Expressions of Place
The Contemporary Louisiana Landscape
Expressions of Place embarks on a journey across the rural and urban landscapes of Louisiana via the talents of thirty-seven artists located all around the state. Many are acclaimed professionals whose paintings are included in major private and public collections regionally and nationally. Others have found their followings closer to home. All, however, strive to express impressions of the land with artistic styles that range from traditional to the symbolic and almost totally abstract. Such a variety of interpretation becomes possible in a landscape that changes from dark cypress-shrouded bayous, trembling earth, grassy prairies, the gritty streets of inner city New Orleans to vast wind-swept coastal marshes and the piney hills of north and central Louisiana.
Rather than stand as an encyclopedia, catalog, or history of the visual arts in Louisiana, Kemp’s book is instead a celebration of the state’s evocative landscape in the work of accomplished contemporary artists. It includes an introductory essay, which places these creators and their works in historical context. Expressions of Place provides readers with individual essays and biographical sketches in which the artists, in their own words, give insight as to what they paint, how they paint, where they paint, and why they are drawn to the Louisiana landscape. Particularly inspiring, the artists discuss their interpretations of that landscape directly with the viewing audience.
Expressions of Place remains as much about the landscape of the artists’ imaginations as it is about the land itself. With each painting, they have created visual poetry of a land and environment that has become a defining part of their lives.

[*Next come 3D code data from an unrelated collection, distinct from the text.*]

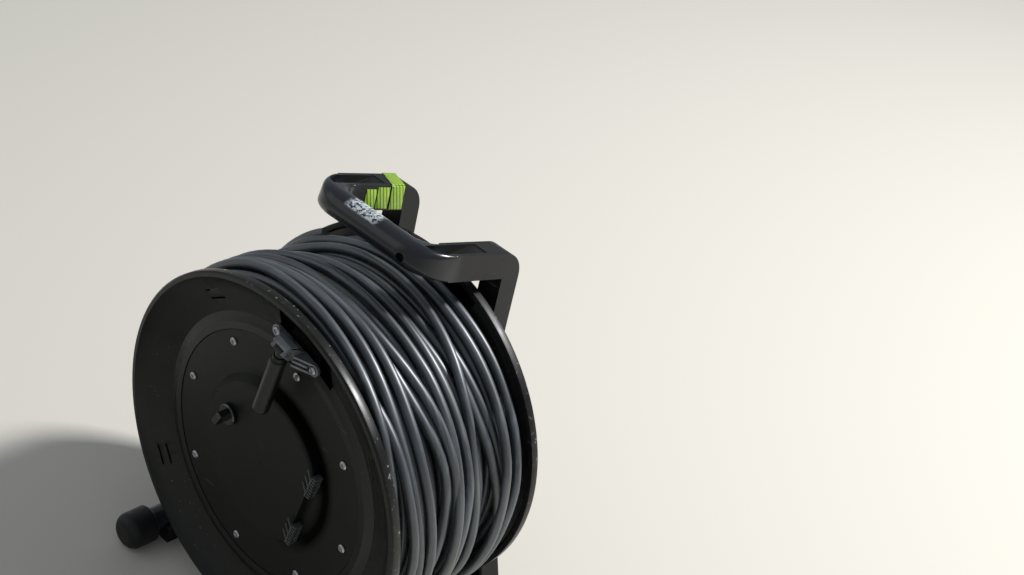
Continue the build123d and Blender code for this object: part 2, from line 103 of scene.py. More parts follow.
def spun(name, section, steps=128, axis=(0, 1, 0)):
    """A closed section of (radius, depth) corners in millimetres, spun into a solid."""
    if axis == (0, 1, 0):
        corners = [mm(r, y, 0) for r, y in section + section[:1]]
    else:
        corners = [mm(r, 0, z) for r, z in section + section[:1]]
    obj = draw(name, corners)
    bpy.ops.mesh.spin(steps=steps, angle=2 * math.pi, center=(0, 0, 0), axis=axis)
    bpy.ops.mesh.select_all(action="SELECT")
    bpy.ops.mesh.remove_doubles(threshold=TOUCHING * MM)
    bpy.ops.mesh.normals_make_consistent(inside=False)
    bpy.ops.object.mode_set(mode="OBJECT")
    return obj


def pushed(name, corners, thickness):
    """A flat outline in millimetres given its thickness along a vector in millimetres."""
    obj = draw(name, [mm(*c) for c in corners])
    bpy.ops.mesh.edge_face_add()
    bpy.ops.mesh.select_all(action="SELECT")
    bpy.ops.mesh.extrude_region_move(TRANSFORM_OT_translate={"value": mm(*thickness)})
    bpy.ops.mesh.select_all(action="SELECT")
    bpy.ops.mesh.normals_make_consistent(inside=False)
    bpy.ops.object.mode_set(mode="OBJECT")
    return obj


# %% [markdown]
# A moulded edge is never sharp, because plastic doesn't flow into a sharp corner. So a finished
# form gets a small bevel on every edge that turns by more than thirty-five degrees, and smooth
# shading between them. A hole is cut with the shape of the tool that would make it.

# %% Round, cut and join
ROUNDED_FROM, SMOOTH_TO = 35, 40


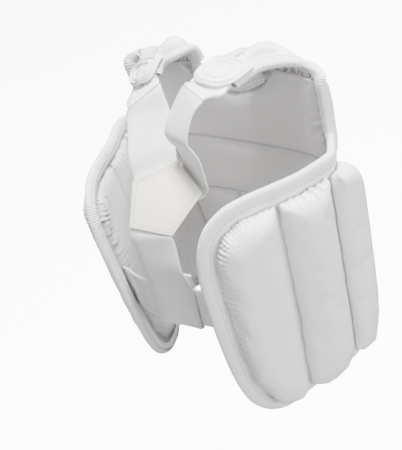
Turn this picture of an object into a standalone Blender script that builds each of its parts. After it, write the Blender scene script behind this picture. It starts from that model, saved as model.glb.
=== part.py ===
"""Karate chest protector: a padded vest with wrap-round sides, shoulder pads, straps and a waist belt.

Metres, +Z up. The wearer faces -Y and the wearer's left is +X. The origin is where the shoulders
carry it: on the middle plane, under the crest of the shoulder pads.
"""

import functools
import math
from collections import namedtuple

import bmesh
import bpy
from mathutils import Matrix, Vector

# Main sizes, with the rise from the top of the chest to the top of the shoulders
SIDE_HEIGHT = 0.270
SHOULDER_HEIGHT = 0.353
SHOULDER_RISE = 0.023
CHEST_HEIGHT = SHOULDER_HEIGHT - SHOULDER_RISE
HALF_WIDTH = 0.136
BODY_DEPTH = 0.184
SIDE_FLARE = 0.022

# Shell and padding, where the lines lie that carry a pad's rounding and the space left beside them, and how
# far up a pad its overhang at the bottom reaches, as shares of the rounding
LINING_THICKNESS = 0.0022
TUBE_THICKNESS = 0.0150
CHEST_THICKNESS = 0.0130
BAND_THICKNESS = 0.0140
SHOULDER_THICKNESS = 0.0130
PAD_EDGE_THICKNESS = 0.0035
PAD_EDGE_ROUNDING = 0.0165
ROUNDING_LINES = (0.25, 0.80)
LINE_SPACE = 1.2
HANG_REACH = 1.3
SEAM_WIDTH = 0.0024
FLANGE_WIDTH = 0.0040
BOTTOM_OVERHANG = 0.0220

# Edge binding: how far the panel reaches into it, and the clear space on each face of the panel
BINDING_WIDTH = 0.0140
BINDING_WALL = 0.0013
BINDING_HOLD = 0.0040
SLOT_GAP = 0.0017

# Seams of the padding, as heights above the bottom edge and girths from the middle of the front
BAND_TOP_HEIGHT = 0.240
BAND_BOTTOM_HEIGHT = 0.171
FRONT_TUBE_COUNT = 3
FRONT_HALF_GIRTH = 0.103
FRONT_SIDE_TUBE_WIDTH = 0.061
MIDDLE_SIDE_TUBE_WIDTH = 0.055

# Neck and armholes
NECK_HALF_WIDTH = 0.032
NECK_DROP = 0.014
ARMHOLE_GIRTH = 0.126
ARM_STEP = 0.6
FOLD_EASE = 0.24

# The rim of a shoulder pad: the shares of its length between which it turns with the outer edge, the
# height of its faces off the base there, and how far in from the binding it stops, rises and is full
RIM_TURN = (0.06, 0.24)
RIM_FACES = (-0.0010, -0.0005)
RIM_REACHES = (0.0018, 0.0036, 0.0055)

# Shoulder pads: the share of their length that is stuffed, the shares between which the stuffing thins,
# its share of the full height at the chest and by where that has grown, and the share left beside the middle
PAD_END = 0.82
STUFFING_THINS = (0.25, 0.50)
STUFFING_START = 0.4
STUFFING_GROWN = 0.12
STUFFING_BESIDE = 0.62

# Underside of a shoulder pad at the chest: how far it is lifted over the chest's padding, as a share of
# the lining, and by where that has ended
BED_LIFT = 1.4
BED_END = 0.05

# Moulded tabs on the ends of the shoulder pads, square at one end (the less, the squarer), and the stiff
# bands that come out from under them
BAND_START = 0.86
END_THICKNESS = 0.0052
TAB_LENGTH = 0.045
TAB_THICKNESS = 0.0026
TAB_RIDGE_HEIGHT = 0.0020
TAB_GAP = 0.0010
TAB_SQUARENESS = 0.35
HOOK_BAND_THICKNESS = 0.0038
HOOK_BAND_WIDTH = 0.0430

# Straps and patch, the share of its thickness left at its rim, and how far the straps are tucked under it
WEBBING_WIDTH = 0.049
WEBBING_THICKNESS = 0.0020
BACK_STRAP_THICKNESS = 0.0026
PATCH_SIDE = 0.050
PATCH_THICKNESS = 0.0030
PATCH_RIM = 0.6
STRAP_TUCK = 0.010
TUCK_START = 0.004

# Belt: how far it lies inside the right and the left side, the distance from their edge at which it leaves
# them, and the room that the loop of the back strap leaves round it
BELT_OVERLAP = 0.034
LEFT_OVERLAP = 0.008
BELT_LEAVES = 0.001
BELT_BOTTOM_HEIGHT = 0.124
LEFT_BELT_DROP = 0.008
BELT_LIFT = 0.004
LOOP_GAP = 0.0008
LOOP_CLOSE = 0.008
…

This is a book to savor, and a potent reminder of what John R. Kemp taught me all those years ago: To live life deeply, it’s important to look deeply, and learn.
Each artist spotlight includes their story, residence, inspirations and art training, in addition to several examples of their work. I savored this book, entranced by its images, especially those utilizing water, studying Rhea Jones Cary’s colorful wetlands, Adrian Deckbar’s ethereal reflections and Melissa Bonin’s calm New Iberia bayous. It was almost a spiritual experience.
Among Louisiana’s many unique aspects is its flat, humid landscape of bayous, marshes, and swamps and an extraordinary group of artists who have depicted it for more than a century and a half. No one is more knowledgeable about contemporary art in Louisiana than John R. Kemp, and he has now written a wonderful book on the best landscape painters working today. His rich and varied selection offers many surprises. For while there are artists here both familiar and famous, there are many who are new and fresh. Together they present a visually compelling and complex view of the Louisiana landscape.
John R. Kemp presents us with a timely and much-needed survey of thirty-seven currently active Louisiana landscape painters—a welcome endeavor in this cyber-hyped age. Kemp presents serious working artists who still work from life, or ‘plein air’ as it is called. Following an incisive and informative first course, we are treated to a banquet of visual delights, ranging from the ‘symbolic’ to the ‘ideal,’ as varied interpretations of our unique natural inheritance. Included are biographical sketches along with individual artists’ aesthetic exegeses.
There is no more qualified author to examine the state of contemporary Louisiana landscape painting than John R. Kemp. He has spent a lifetime chronicling Louisiana art through the eyes of a journalist, a museum professional, an author, a consultant, and, most of all, an admirer of the deep tradition of the visual arts in Louisiana. Looking through this lens of a lifetime, Kemp has chosen to focus on thirty-seven contemporary Louisiana landscape painters to examine their work not only through his expert eyes but through their own words as well. This book is far more than a survey but rather an attempt to mine the souls of these artists to bring the reader inside them for a greater understanding of their work and the sense of place, Louisiana, that each brings to all of us through their painting. This is an important and enjoyable book whose time has come.
John R. Kemp writes about southern artists for numerous regional, national, and international magazines and covers the New Orleans art scene for the New Orleans public television show Steppin' Out. The New Orleans native and former deputy director of the Louisiana Endowment for the Humanities has written and contributed to more than a dozen books about Louisiana artists and history, including A Unique Slant of Light: The Bicentennial History of Art in Louisiana, published by University Press of Mississippi.